YOU ARE DRIVING ME CRAZY!
I went to the bank today in an attempt to get a German bank account. Per the status quo, I was unsuccessful. They refused to give me a bank account because I have temporary visa that is only valid until my appointment at the Ausländerbehörde (immigration office) on the 12 of August. Without at least 3 months left on my visa, I am ineligible to open an account. 12 days does not seem like such a long time, but when nothing has gone right for the past 6 months (in terms of a visa and work) it seems like an eternity. This is due to the fact that to do anything official in Germany, like getting a job or registering for a community education class, one needs a German bank account. I want to do those things! I have been living in this uncomfortable limbo for more than year. I am sick of my own company. After awhile I am just not that interesting.

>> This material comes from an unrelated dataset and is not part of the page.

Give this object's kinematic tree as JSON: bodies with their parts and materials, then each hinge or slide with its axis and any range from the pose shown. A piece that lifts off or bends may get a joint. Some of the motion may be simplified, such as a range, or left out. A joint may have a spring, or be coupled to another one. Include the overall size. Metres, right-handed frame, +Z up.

It started when the master’s program that I want to apply for announced that they are restructuring the format, so study places will not available until next year. This would have given me a task and a means for integration. Now that I will have to wait almost a year to study, I want to get a full-time job. Not only for money, but because I need to meet people and get out of this apartment. I would do other things, but I don’t have very much “play” money to work with and most activities in a city cost money. Sometimes it sucks being responsible, but I still need to make sure that I can pay to get the cats here, for updates on the bungalow (it is essential because I want to try to start a small horticultural business and will need to be there to tend to the plants), and to pay for things like food. I have already started applying to jobs here, but have been repeatedly told that they will not give me a contract until I have Arbeitserlaubnis (work permission). Oddly enough, the Ausländerbehörde told me that I will not be given Arbeitserlaubnis until I have a work contract.
Now, I am learning that I need a Steuernummer (tax number), too. To get one of these little gems, I need a German bank account – which I can’t have until I have a different visa. As an added bonus, the process of getting a Steuernummer takes approximately 6 weeks. This means that I can’t really start applying for jobs until October.
Then there is the fact that I am terrified that they are simply going to say, “No you may not have a visa. You can’t seem to get your s!”%& together, so we don’t want you. That will be $40 Euros.” And no, that last part is not a joke.
Last time I went an appointment they told me that I could not have a visa and then charged me $40 Euros for 5 minutes.
But, everyone keeps telling me that I need to stay positive. From that perspective, I will be able to get a visa to prepare for studying – at the very least. That would enable me to work for 90 days in the year. I certainly won’t be getting rich, but at least I won’t have to worry whether I can eat and bathe…with soap.
I also know that I should not complain and be so frustrated that the German system is trying to protect itself and the citizens. I actually wish that the American government would think more about the well-being of its citizens. However, this process is driving me absolutely insane. I just want to live like a normal person. I want and need to be something more than a Hausfrau – especially after studying for 10 years and leaving a job that I loved. Ho hum.